IN RE: Shawn Messler

Reset A A Font size: Print

Supreme Court, Appellate Division, Second Department, New York.

IN RE: Shawn Messler, appellant, v. Marko Simovic, respondent.  (Proceeding No. 1) In the Matter of Marko Simovic, respondent, v Shawn Messler, appellant.  (Proceeding No. 2)

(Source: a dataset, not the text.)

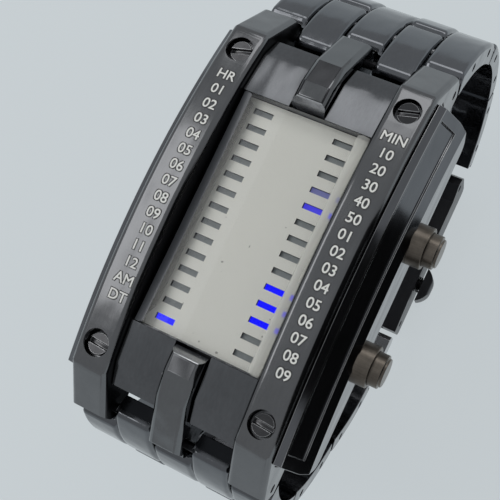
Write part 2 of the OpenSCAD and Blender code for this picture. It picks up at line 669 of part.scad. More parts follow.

2008-08605 2009-01278 (Docket Nos. V-04925-06, V-05135-05)

Decided: May 25, 2010

REINALDO E. RIVERA, J.P. ANITA R. FLORIO HOWARD MILLER LEONARD B. AUSTIN, JJ. Joan N.G. James, Brooklyn, N.Y., for appellant. D. Philip Schiff, New York, N.Y., for respondent. Janet L. Brown, Jamaica, N.Y., attorney for the child.

Submitted-May 4, 2010


In related proceedings pursuant to Family Court Act article 6, the mother appeals, as limited by her brief, from (1) so much of an order of the Family Court, Queens County (Ebrahimoff, Ct.Atty.Ref.), dated August 12, 2008, as, after a hearing, denied that branch of her petition which was for permission to relocate to North Carolina with the parties' child, and (2) so much of an order of the same court dated December 19, 2008, as prohibited her from relocating the child outside of New York City or adjoining counties in New York without the father's written consent or court order.

ORDERED that the appeal from the order dated August 12, 2008, is dismissed, as that order was superseded by the order dated December 19, 2008;  and it is further,

ORDERED that the order dated December 19, 2008, is affirmed insofar as appealed from;  and it is further,

ORDERED that one bill of costs is awarded to the father.

The Family Court properly denied that branch of the mother's motion which was for permission to relocate to North Carolina with the parties' child, since the mother did not establish, by a preponderance of the evidence, that the proposed relocation would be in the child's best interests (see Matter of Tropea v. Tropea, 87 N.Y.2d 727, 741).   The father has visitation with the child on alternate weekends and twice a month mid-week for three hours, which he has never missed.   The mother sought permission to relocate with the parties' child to North Carolina to live with the maternal grandmother, who would care for the child while the mother attended college to obtain a degree in special education.   These reasons did not “justify the uprooting of the [child] from the only area [he has] ever known, where [he is] thriving academically and socially, and where a relocation would qualitatively affect [his] relationship with [his] father” (Matter of Confort v. Nicolai, 309 A.D.2d 861, 861 [internal quotation marks omitted];  see Rubio v. Rubio, 71 AD3d 862;  Matter of Martino v. Ramos, 64 AD3d 657;  Matter of Friedman v. Rome, 46 AD3d 682;  Matter of Zammit v. Novellino, 30 AD3d 534).